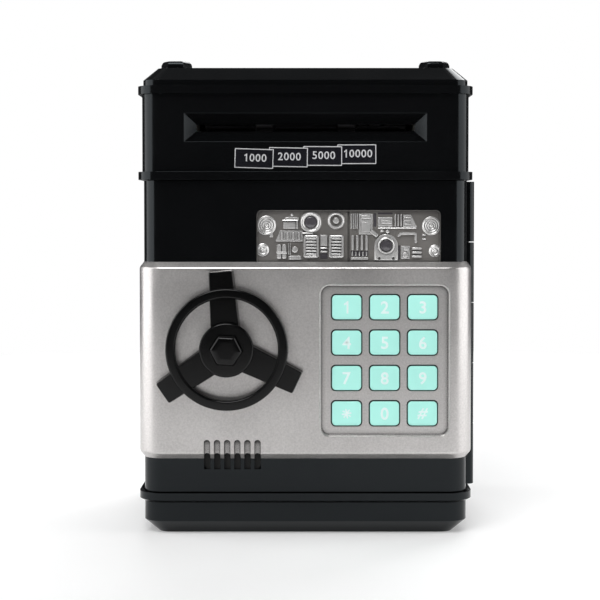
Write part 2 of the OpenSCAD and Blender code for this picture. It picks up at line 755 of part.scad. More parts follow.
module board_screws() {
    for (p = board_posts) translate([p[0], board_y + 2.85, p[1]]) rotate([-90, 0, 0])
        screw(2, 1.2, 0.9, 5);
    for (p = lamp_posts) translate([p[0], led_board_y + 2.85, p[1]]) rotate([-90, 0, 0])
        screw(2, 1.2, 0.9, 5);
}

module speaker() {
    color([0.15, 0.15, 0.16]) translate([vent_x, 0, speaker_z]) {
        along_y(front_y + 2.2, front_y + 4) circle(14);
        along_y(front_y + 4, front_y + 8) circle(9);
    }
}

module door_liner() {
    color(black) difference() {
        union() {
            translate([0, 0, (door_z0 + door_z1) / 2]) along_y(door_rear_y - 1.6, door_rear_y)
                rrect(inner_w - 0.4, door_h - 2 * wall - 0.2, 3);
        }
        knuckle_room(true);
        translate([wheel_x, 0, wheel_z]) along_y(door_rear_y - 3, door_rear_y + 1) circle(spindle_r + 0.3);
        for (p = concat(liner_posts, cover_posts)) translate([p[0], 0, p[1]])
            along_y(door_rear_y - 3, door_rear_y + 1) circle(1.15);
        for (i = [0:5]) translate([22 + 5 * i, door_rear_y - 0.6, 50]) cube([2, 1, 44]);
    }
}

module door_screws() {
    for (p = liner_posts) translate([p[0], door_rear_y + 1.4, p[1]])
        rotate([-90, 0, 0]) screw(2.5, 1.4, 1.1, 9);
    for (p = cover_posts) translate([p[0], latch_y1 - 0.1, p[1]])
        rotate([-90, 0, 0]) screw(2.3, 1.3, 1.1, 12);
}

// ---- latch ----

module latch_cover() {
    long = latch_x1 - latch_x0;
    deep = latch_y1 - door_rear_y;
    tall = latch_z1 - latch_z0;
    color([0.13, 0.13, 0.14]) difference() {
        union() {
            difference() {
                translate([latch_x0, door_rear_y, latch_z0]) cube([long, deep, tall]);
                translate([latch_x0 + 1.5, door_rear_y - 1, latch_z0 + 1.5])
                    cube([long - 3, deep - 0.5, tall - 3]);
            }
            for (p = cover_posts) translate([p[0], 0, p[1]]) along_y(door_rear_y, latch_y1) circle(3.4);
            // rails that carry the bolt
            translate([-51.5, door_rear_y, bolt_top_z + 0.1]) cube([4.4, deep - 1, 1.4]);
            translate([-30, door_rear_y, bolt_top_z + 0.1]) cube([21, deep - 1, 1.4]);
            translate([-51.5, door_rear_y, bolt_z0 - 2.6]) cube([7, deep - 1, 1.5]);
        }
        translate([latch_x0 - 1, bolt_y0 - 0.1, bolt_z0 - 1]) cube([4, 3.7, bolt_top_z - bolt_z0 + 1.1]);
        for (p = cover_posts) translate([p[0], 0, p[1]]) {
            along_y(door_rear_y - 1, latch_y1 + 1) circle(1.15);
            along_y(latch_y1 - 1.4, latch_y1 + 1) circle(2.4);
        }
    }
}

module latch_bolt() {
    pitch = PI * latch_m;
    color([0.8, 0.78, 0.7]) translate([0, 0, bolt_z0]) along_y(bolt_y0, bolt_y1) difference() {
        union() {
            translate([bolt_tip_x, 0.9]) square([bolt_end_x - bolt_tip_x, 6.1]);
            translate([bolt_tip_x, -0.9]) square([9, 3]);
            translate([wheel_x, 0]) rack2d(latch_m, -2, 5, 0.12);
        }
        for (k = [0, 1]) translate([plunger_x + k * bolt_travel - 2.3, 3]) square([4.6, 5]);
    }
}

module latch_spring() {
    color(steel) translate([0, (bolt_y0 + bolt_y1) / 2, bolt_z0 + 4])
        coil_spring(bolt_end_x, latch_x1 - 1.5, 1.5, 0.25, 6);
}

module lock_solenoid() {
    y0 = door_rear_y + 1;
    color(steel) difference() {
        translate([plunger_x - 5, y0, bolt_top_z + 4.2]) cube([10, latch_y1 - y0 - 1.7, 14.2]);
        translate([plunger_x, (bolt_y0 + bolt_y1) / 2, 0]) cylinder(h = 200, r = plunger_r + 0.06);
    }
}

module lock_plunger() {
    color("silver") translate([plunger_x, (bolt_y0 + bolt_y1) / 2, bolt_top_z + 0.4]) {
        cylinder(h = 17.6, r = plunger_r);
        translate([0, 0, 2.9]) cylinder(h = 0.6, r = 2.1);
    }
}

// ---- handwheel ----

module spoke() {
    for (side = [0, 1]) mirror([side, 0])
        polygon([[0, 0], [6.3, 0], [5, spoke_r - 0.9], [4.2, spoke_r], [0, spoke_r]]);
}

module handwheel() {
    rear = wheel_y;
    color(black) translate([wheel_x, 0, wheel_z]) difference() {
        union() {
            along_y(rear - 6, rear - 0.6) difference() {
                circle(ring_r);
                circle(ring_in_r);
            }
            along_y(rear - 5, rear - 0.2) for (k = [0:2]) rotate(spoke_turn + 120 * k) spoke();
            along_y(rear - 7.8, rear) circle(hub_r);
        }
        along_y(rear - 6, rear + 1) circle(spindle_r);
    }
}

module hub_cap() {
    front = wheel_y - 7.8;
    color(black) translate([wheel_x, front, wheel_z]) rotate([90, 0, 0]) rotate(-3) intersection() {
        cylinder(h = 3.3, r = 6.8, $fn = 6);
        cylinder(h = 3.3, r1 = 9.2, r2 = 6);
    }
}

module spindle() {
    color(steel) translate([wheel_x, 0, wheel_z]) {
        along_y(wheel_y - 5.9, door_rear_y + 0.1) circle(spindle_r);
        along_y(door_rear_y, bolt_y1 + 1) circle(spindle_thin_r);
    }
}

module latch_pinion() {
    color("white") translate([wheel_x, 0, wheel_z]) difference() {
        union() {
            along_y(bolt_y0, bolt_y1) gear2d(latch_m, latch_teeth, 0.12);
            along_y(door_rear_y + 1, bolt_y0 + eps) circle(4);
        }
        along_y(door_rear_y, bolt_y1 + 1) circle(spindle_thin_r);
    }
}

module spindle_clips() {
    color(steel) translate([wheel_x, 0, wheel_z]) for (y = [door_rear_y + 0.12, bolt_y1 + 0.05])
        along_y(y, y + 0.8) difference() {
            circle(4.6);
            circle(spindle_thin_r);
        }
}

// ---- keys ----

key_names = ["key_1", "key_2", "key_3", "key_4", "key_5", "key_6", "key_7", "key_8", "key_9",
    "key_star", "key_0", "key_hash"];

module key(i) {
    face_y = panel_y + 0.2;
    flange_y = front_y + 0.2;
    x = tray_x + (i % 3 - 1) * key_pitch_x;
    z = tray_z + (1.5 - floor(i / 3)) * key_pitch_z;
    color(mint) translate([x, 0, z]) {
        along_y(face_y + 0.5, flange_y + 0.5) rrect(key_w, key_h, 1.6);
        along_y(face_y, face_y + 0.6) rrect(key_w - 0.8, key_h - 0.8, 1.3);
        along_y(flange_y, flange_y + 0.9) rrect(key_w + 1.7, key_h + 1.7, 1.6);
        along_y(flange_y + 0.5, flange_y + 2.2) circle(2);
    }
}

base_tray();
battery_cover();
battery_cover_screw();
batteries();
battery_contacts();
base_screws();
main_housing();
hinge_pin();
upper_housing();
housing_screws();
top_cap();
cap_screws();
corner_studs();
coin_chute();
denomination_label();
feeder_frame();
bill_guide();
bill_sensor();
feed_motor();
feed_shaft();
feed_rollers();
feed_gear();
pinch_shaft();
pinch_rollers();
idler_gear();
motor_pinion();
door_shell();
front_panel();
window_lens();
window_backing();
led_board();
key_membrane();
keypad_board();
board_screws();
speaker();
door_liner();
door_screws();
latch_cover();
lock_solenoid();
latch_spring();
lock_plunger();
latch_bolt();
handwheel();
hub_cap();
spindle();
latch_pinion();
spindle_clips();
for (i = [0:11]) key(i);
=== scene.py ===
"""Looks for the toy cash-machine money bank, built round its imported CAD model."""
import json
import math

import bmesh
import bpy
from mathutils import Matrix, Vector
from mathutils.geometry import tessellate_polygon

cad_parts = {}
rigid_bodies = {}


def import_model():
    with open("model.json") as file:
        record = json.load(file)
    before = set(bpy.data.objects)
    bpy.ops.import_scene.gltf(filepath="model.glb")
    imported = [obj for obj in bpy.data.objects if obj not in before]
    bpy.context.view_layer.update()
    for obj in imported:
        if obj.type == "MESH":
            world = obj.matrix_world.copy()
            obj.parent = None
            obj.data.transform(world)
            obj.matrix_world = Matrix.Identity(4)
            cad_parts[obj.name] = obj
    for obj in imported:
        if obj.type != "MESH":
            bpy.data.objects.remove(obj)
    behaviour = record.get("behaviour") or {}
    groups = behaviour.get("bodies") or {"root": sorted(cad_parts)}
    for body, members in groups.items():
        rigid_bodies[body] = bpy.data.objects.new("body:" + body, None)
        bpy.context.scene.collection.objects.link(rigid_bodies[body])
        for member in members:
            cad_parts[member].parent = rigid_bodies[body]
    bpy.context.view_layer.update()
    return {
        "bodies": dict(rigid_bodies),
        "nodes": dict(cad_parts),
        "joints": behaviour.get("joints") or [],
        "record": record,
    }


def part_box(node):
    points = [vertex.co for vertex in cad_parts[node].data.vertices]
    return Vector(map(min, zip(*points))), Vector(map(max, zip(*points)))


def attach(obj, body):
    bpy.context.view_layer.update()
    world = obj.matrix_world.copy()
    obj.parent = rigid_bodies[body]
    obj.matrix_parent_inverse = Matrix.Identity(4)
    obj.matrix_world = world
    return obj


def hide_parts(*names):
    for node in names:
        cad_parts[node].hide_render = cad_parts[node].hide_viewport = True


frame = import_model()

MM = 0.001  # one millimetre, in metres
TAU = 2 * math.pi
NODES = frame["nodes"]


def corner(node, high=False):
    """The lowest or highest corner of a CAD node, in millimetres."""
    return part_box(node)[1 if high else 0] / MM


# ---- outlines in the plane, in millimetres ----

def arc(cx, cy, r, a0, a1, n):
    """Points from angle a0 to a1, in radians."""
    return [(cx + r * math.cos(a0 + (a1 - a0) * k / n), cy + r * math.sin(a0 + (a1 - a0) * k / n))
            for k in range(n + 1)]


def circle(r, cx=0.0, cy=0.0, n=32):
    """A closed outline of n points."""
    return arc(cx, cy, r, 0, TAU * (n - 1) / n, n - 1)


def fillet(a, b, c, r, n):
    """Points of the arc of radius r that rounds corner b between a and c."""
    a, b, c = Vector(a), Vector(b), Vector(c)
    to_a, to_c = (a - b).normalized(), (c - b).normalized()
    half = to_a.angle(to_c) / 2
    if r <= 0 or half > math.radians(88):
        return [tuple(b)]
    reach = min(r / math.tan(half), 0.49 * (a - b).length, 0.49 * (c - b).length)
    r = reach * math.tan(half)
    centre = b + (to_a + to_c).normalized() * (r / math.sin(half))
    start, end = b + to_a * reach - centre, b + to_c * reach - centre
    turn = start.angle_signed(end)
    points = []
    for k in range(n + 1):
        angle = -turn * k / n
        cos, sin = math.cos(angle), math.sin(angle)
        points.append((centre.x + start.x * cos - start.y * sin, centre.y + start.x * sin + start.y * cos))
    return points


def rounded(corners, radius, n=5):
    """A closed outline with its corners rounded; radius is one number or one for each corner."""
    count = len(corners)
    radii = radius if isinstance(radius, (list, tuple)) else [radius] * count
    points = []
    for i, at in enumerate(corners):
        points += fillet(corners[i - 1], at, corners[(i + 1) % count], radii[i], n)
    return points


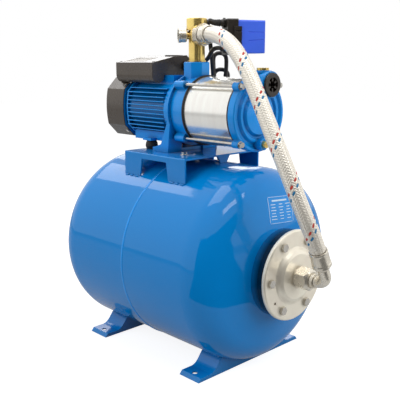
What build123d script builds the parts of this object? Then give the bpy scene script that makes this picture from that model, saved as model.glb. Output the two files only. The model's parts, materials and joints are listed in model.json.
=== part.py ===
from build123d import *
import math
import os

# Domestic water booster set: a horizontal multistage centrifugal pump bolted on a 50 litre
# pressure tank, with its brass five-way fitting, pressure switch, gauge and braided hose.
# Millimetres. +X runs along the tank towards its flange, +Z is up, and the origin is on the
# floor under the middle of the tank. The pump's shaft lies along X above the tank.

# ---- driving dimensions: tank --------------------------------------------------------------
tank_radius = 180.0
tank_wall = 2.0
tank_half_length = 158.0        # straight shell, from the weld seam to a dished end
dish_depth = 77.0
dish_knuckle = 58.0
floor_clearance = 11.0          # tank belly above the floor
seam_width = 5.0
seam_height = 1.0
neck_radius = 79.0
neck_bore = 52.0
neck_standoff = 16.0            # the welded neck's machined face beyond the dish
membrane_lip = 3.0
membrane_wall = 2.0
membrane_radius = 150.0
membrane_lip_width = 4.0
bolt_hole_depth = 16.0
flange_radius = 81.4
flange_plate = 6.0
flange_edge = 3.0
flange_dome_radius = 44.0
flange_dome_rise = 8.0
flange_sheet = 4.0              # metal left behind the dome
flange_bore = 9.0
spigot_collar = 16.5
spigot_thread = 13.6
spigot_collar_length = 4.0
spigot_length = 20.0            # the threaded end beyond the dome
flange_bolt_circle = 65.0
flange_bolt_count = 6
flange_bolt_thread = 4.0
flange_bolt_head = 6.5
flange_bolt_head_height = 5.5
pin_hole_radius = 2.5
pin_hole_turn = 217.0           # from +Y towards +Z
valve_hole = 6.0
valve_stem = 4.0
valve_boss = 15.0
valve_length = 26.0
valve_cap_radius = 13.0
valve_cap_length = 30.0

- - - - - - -

▸ Work instructions: Starting with the line with "base_tray();" and ending with the line with "for member in", extract every line exactly and nothing outside that span.

▸ Task response:
base_tray();
battery_cover();
battery_cover_screw();
batteries();
battery_contacts();
base_screws();
main_housing();
hinge_pin();
upper_housing();
housing_screws();
top_cap();
cap_screws();
corner_studs();
coin_chute();
denomination_label();
feeder_frame();
bill_guide();
bill_sensor();
feed_motor();
feed_shaft();
feed_rollers();
feed_gear();
pinch_shaft();
pinch_rollers();
idler_gear();
motor_pinion();
door_shell();
front_panel();
window_lens();
window_backing();
led_board();
key_membrane();
keypad_board();
board_screws();
speaker();
door_liner();
door_screws();
latch_cover();
lock_solenoid();
latch_spring();
lock_plunger();
latch_bolt();
handwheel();
hub_cap();
spindle();
latch_pinion();
spindle_clips();
for (i = [0:11]) key(i);
=== scene.py ===
"""Looks for the toy cash-machine money bank, built round its imported CAD model."""
import json
import math

import bmesh
import bpy
from mathutils import Matrix, Vector
from mathutils.geometry import tessellate_polygon

cad_parts = {}
rigid_bodies = {}


def import_model():
    with open("model.json") as file:
        record = json.load(file)
    before = set(bpy.data.objects)
    bpy.ops.import_scene.gltf(filepath="model.glb")
    imported = [obj for obj in bpy.data.objects if obj not in before]
    bpy.context.view_layer.update()
    for obj in imported:
        if obj.type == "MESH":
            world = obj.matrix_world.copy()
            obj.parent = None
            obj.data.transform(world)
            obj.matrix_world = Matrix.Identity(4)
            cad_parts[obj.name] = obj
    for obj in imported:
        if obj.type != "MESH":
            bpy.data.objects.remove(obj)
    behaviour = record.get("behaviour") or {}
    groups = behaviour.get("bodies") or {"root": sorted(cad_parts)}
    for body, members in groups.items():
        rigid_bodies[body] = bpy.data.objects.new("body:" + body, None)
        bpy.context.scene.collection.objects.link(rigid_bodies[body])
        for member in members:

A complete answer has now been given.